1. Field of the Invention
The present invention is in the field of magnetic susceptometers, especially those intended for use in ferromagnetic foreign body (FFB) detection as a safety measure prior to magnetic resonance imaging (MRI).
2. Background Art
Ultra-sensitive magnetic susceptibility measurements are useful in a number of applications, including the measurement of iron concentrations in the liver and the detection of ferromagnetic foreign bodies in the eye and brain, and elsewhere in the body, prior to magnetic resonance imaging. In the magnetic susceptibility measurement, a magnetic field is applied to a specimen, and a magnetic sensor measures the change in magnetic field due to the magnetization induced in the specimen by the applied field. The main challenge in such measurements is not only that the magnetic field response of the sample is small in absolute terms, but that the response may be many orders of magnitude smaller than the magnetic field that is applied to the specimen. Measuring such a small response, in the presence of such a relatively large applied field, is especially difficult in a room-temperature instrument, because temperature fluctuations may distort the geometrical relationship between the magnets or coils that produce the applied magnetic field and the magnetic-field sensors that detect the response of the specimen. This geometrical distortion causes fluctuations in the measured magnetic field, which can mask the desired magnetic field response of the specimen. One way to minimize such temperature drifts is to modulate the distance or spatial relationship between the specimen and the instrument, modulating the magnetic susceptibility response of the specimen at a frequency that is relatively high compared with the typically slow time-scale of the temperature drifts.

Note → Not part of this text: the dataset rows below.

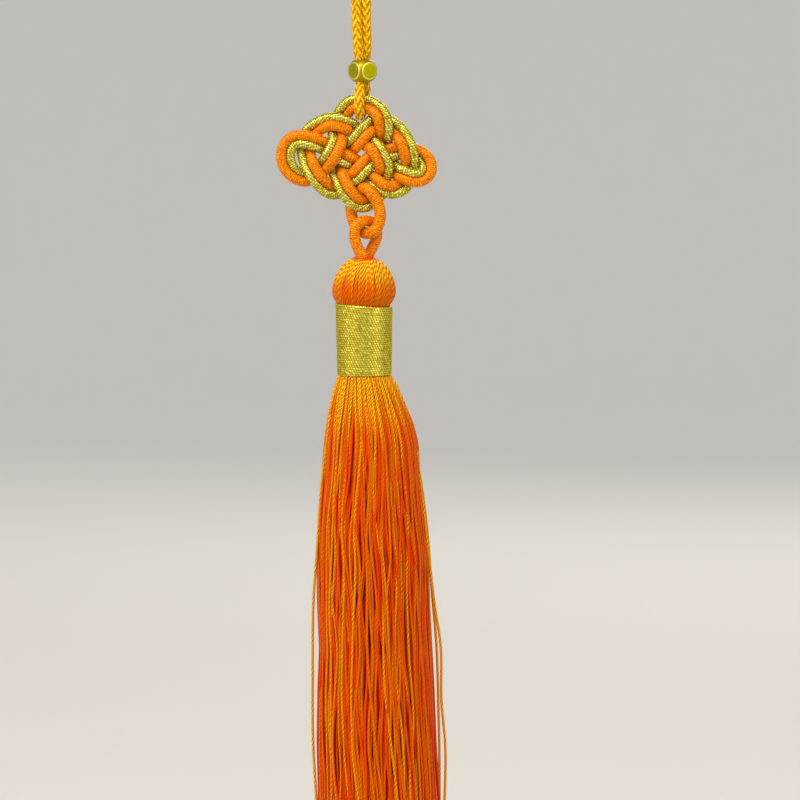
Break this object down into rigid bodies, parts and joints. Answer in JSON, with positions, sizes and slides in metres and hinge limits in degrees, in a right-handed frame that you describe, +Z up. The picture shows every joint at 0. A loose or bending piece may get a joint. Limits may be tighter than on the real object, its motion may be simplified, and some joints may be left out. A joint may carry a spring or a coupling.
{
  "type": "chinese knot tassel",
  "caption": "Hanging ornament: braided loop with a metal bead, an interlaced two-cord knot, a cord link and a long yarn tassel with a wound neck.",
  "frame": {"origin": "the top of the hanging loop, where the ornament is held", "axes": "+Z up along the tassel, -Y towards the viewer, +X to the viewer's right"},
  "size_m": [0.0372, 0.0254, 0.2287],
  "materials": {
    "braided_cord": "amber nylon braid with a soft sheen",
    "orange_wrapped_cord": "orange satin thread wound round a core",
    "gold_thread": "yellow-gold metallic thread, sparkling",
    "bead_metal": "gold plated, satin flats and polished edges",
    "tassel_yarn": "orange twisted rayon yarn with a silky sheen"
  },
  "bodies": {
    "root": {"hanging_cord": "braided_cord", "bead": "bead_metal", "knot_cord_orange": "orange_wrapped_cord", "knot_cord_gold": "gold_thread", "link_ring": "orange_wrapped_cord", "tassel_loop": "orange_wrapped_cord", "neck_band": "gold_thread", "tassel_yarn": "tassel_yarn"}
  },
  "joints": []
}
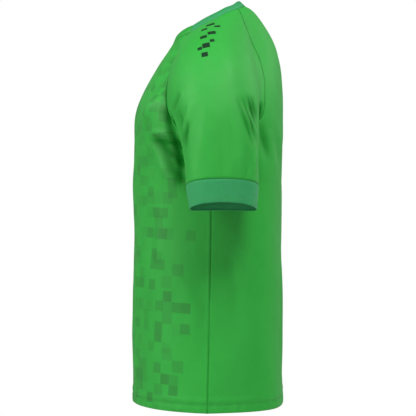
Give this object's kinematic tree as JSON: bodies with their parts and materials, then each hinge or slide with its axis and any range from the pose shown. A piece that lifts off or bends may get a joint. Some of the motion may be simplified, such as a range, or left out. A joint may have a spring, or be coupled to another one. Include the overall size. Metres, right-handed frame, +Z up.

An alternative approach in sensitive magnetic susceptibility measurements is to maintain a desired geometrical relationship between the magnetic-field source(s) and the magnetic-field sensors, so as to minimize fluctuations in the measured magnetic field. The required dimensional stability of the sensor unit is determined by the required resolution of the magnetic susceptibility measurement. Certain specific applications, such as detection of ferromagnetic foreign bodies prior to MRI imaging, require resolution of changes in magnetic field that are 107 or even 108 times smaller than the field applied to the specimen. In order to resolve signals 107 times smaller than the applied field, it would be necessary for all the relative dimensions of the sensor unit to remain constant to roughly one part in 107. Some existing magnetic susceptometers, based upon superconducting quantum interference devices (SQUIDs), achieve the required stability by placing the magnetic field source or sources and magnetic field sensor or sensors in a liquid helium bath. With this approach, thermal expansion is not a problem because temperature fluctuations are controlled by the liquid-helium bath, and because the thermal expansion of most materials is essentially frozen out at liquid-helium temperatures. This geometrical stability, and not any intrinsic property of superconductors, may in fact be the single greatest advantage of working at liquid-helium temperatures. Achieving similar stability at room temperature is a significant problem.
Even if the aforementioned problems can be solved, there are additional problems related to the use of magnetic susceptibility measurements in pre-MRI screening for FFBs, including masking of the magnetic susceptibility response of the FFB by magnetic susceptibility signals from tissues in the patient's head, and masking of the magnetic susceptibility response of the FFB by the very large response due to the magnetic susceptibility contrast between the body tissues and the surrounding air. Further, the computer equipment used in interpreting the signals measured by the magnetic susceptibility instrument can add to the cost of pre-MRI screening.